Ces trois grandes façons de penser le schéma de votre narration s'applique très bien au roman. La première est assez orientée sur la globalité (il faut qu'à tel moment il arrive ceci), les deux suivantes se portent plus sur l'action ou les personnages. Si vous mixez ces conseils vous aurez alors un fil directeur qui permet d'arriver à la fin (le schéma quinaire) et des branches qui vous permettent de creuser la relation entre les personnages ou le pourquoi de telle action. L'idée est de vous amusez à les mixer ou tout simplement, dans la réécriture, à penser chaque élément de votre texte (tel personnage ou telle scène) dans son intérêt pour votre proposition initiale.

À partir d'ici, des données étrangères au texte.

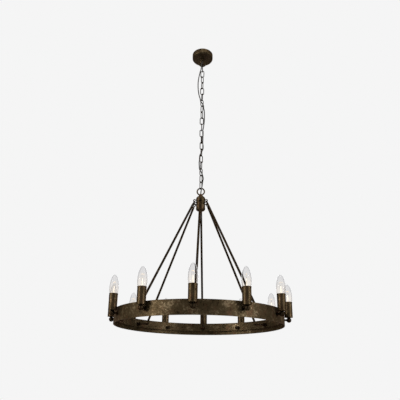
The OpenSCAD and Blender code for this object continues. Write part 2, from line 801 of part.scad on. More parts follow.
function glass_outer(p) = [p[0] * bulb_d / 2, p[1] * glass_len];
function glass_inner(p) = [max(p[0] * bulb_d / 2 - glass_t, 0), p[1] * (glass_len - glass_t)];

module bulb_glass() {
    n = len(glass_shape);
    rotate_extrude() polygon(concat(
        [[neck_r - glass_t, 0], [neck_r, 0]],
        [for (p = glass_shape) glass_outer(p)],
        [[0, glass_len], [0, glass_len - glass_t]],
        [for (i = [n - 2:-1:0]) glass_inner(glass_shape[i])]));
}

module bulb(i) {
    rotate([0, 0, i * 360 / light_count]) translate([0, -light_r, ring_z]) {
        color(brass) translate([0, 0, cap_z]) {
            cylinder(d = cap_d, h = cap_len);
            translate([0, 0, -contact_h]) cylinder(d1 = 5, d2 = 8, h = contact_h);
        }
        color(glass) translate([0, 0, glass_z]) bulb_glass();
        color(cream) translate([0, 0, glass_z]) {
            cylinder(d1 = 8, d2 = 4, h = 16);
            cylinder(d = 2, h = glass_len * 0.62);
        }
    }
}

ceiling_bracket();
ceiling_nipple();
ceiling_nuts();
ceiling_rose();
ceiling_loop();
terminal_block();
terminal_screws();
ceiling_cores();
chain_top_link();
chain_upper_links();
chain_middle_links();
chain_lower_links();
chain_bottom_link();
flex();
hub_loop();
hub_dome();
hub_barrel();
hub_nipple();
hub_nut();
hub_bottom_cap();
hub_finial();
hub_connector();
hub_cores();
hub_hooks();
rod(0);  // rod_1
rod(1);  // rod_2
rod(2);  // rod_3
rod(3);  // rod_4
rod(4);  // rod_5
rod(5);  // rod_6
rod_eyes();
rod_hooks();
feed_lead();
ring_band();
wiring_channel();
ring_harness();
ring_eyes();
arm_cap_nuts();
lamp_arms();
lamp_balls();
lamp_nipples();
lamp_leads();
lampholders();
holder_contacts();
candle_tubes();
bulb(0);  // bulb_1
bulb(1);  // bulb_2
bulb(2);  // bulb_3
bulb(3);  // bulb_4
bulb(4);  // bulb_5
bulb(5);  // bulb_6
bulb(6);  // bulb_7
bulb(7);  // bulb_8
bulb(8);  // bulb_9
bulb(9);  // bulb_10
bulb(10);  // bulb_11
bulb(11);  // bulb_12
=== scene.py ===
import bpy
import bmesh
import json
import math
from mathutils import Matrix, Vector


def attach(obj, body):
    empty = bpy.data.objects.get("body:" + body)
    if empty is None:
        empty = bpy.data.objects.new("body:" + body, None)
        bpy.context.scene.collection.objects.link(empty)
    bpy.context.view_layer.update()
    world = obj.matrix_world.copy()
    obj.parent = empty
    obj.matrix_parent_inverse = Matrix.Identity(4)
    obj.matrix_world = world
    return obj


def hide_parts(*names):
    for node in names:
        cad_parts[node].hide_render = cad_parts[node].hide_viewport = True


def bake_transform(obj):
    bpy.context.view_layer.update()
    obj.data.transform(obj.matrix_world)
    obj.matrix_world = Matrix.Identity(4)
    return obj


# Wagon wheel chandelier. Metres, Z up, the origin on the ceiling above the hub.

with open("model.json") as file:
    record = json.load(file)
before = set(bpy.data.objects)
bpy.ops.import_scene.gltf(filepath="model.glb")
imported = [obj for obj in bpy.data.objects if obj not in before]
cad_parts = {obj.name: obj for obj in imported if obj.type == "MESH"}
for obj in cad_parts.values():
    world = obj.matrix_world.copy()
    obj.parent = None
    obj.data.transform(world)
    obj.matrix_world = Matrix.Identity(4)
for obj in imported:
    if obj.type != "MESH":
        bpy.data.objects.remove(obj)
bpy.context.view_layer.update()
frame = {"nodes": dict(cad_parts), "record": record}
print("frame loaded:", len(frame["nodes"]), "nodes")


def lowestPoint(name):
    obj = frame["nodes"][name]
    return min((obj.matrix_world @ Vector(corner)).z for corner in obj.bound_box)


# the ring's lower edge, from which the camera and the bulbs are measured
ringBase = lowestPoint("ring_band")


# camera: low, a little under the ring, looking up
cameraLook = {
    "lens": 39.602,
    "sensor": 36,
    "distance": 1.7996,
    "underRing": 0.2053,
    "sideStep": -0.0012,
    "turn": 3.525,            # degrees round the chandelier, towards +X
    "pitch": 18.911,
    "roll": 0.792,
    "shiftUp": 0.075,
    "clip": (0.05, 60),
}


def addCamera(look):
    data = bpy.data.cameras.new("photoCamera")
    data.lens = look["lens"]
    data.sensor_width = look["sensor"]
    data.shift_y = look["shiftUp"]
    data.clip_start, data.clip_end = look["clip"]
    cam = bpy.data.objects.new("photoCamera", data)
    bpy.context.scene.collection.objects.link(cam)
    cam.matrix_world = (
        Matrix.Rotation(math.radians(look["turn"]), 4, "Z")
        @ Matrix.Translation((look["sideStep"], -look["distance"], ringBase - look["underRing"]))
        @ Matrix.Rotation(math.radians(90 + look["pitch"]), 4, "X")
        @ Matrix.Rotation(math.radians(look["roll"]), 4, "Z")
    )
    bpy.context.scene.camera = cam


addCamera(cameraLook)
print("camera placed")


# helpers for materials

def startMaterial(name):
    mat = bpy.data.materials.new(name)
    mat.use_nodes = True
    tree = mat.node_tree
    return mat, tree.nodes, tree.links, tree.nodes["Principled BSDF"]


def objectCoords(nodes, links, scale=(1, 1, 1)):
    coords = nodes.new("ShaderNodeTexCoord")
    mapping = nodes.new("ShaderNodeMapping")
    mapping.inputs["Scale"].default_value = scale
    links.new(coords.outputs["Object"], mapping.inputs["Vector"])
    return mapping.outputs["Vector"]


def heightOf(nodes, links, vector):
    split = nodes.new("ShaderNodeSeparateXYZ")
    links.new(vector, split.inputs[0])
    return split.outputs["Z"]


def addNoise(nodes, links, vector, scale, detail, rough, warp=0.0):
    noise = nodes.new("ShaderNodeTexNoise")
    noise.inputs["Scale"].default_value = scale
    noise.inputs["Detail"].default_value = detail
    noise.inputs["Roughness"].default_value = rough
    noise.inputs["Distortion"].default_value = warp
    links.new(vector, noise.inputs["Vector"])
    return noise.outputs["Fac"]


def addRamp(nodes, links, value, places, colours):
    # a colour is a tuple, or one number for a grey
    ramp = nodes.new("ShaderNodeValToRGB")
    elements = ramp.color_ramp.elements
    while len(elements) < len(places):
        elements.new(0.5)
    for element, place, colour in zip(elements, places, colours):
        element.position = place
        element.color = (*colour, 1) if isinstance(colour, tuple) else (colour, colour, colour, 1)
    links.new(value, ramp.inputs["Fac"])
    return ramp.outputs["Color"]


def addMath(nodes, links, kind, a, b):
    node = nodes.new("ShaderNodeMath")
    node.operation = kind
    for socket, value in zip(node.inputs, (a, b)):
        if isinstance(value, (int, float)):
            socket.default_value = value
        else:
            links.new(value, socket)
    return node.outputs["Value"]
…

Vous voyez aussi que, comme une sorte de méthode du flocon de neige (qui se base tout simplement sur ces différentes analyses en narratologies) un dessin fractalaire peut se dégager de votre récit car vous allez, en explorant votre thème selon soit une action, soit une relation, mettre en évidence d'autres thèmes, secondaires mais important aussi pour votre histoire. A voir si ces thèmes secondaires ne viennent pas à prendre la première place ou si tel ou tel personnage que vous avez developper n'est pas parti dans la direction d'un autre thème au lieu de soutenir le vôtre.
Ce genre de choses entraînent une phrase que je dis fréquemment aux auteurs que j'accompagne "ça, ça appartient à un autre livre !"
Il n'est pas nécessaire d'avoir un plan très bien défini pour avoir une ligne directrice. Si vous devez trouver une résolution à votre histoire, penser en terme de schéma canonique vous permettra de réfléchir à quelles compétences votre protagoniste doit acquérir pour accomplir son action et la réussir (ou pas). Si votre thème est la relation familiale, vous pouvez, grâce au schéma actantiel convenir des relations entre chaque et les aborder selon les points de vues qui vous plaisent sans perdre votre cohérence.
Donc normalement, si vous êtes architecte, à ce stade, vous avez vos fondations et votre plan global. Si vous êtes jardinier, vous avez choisi votre terreau et vos tuteurs, y'a plus qu'à laisser pousser ou à monter les murs et ça c'est une autre histoire.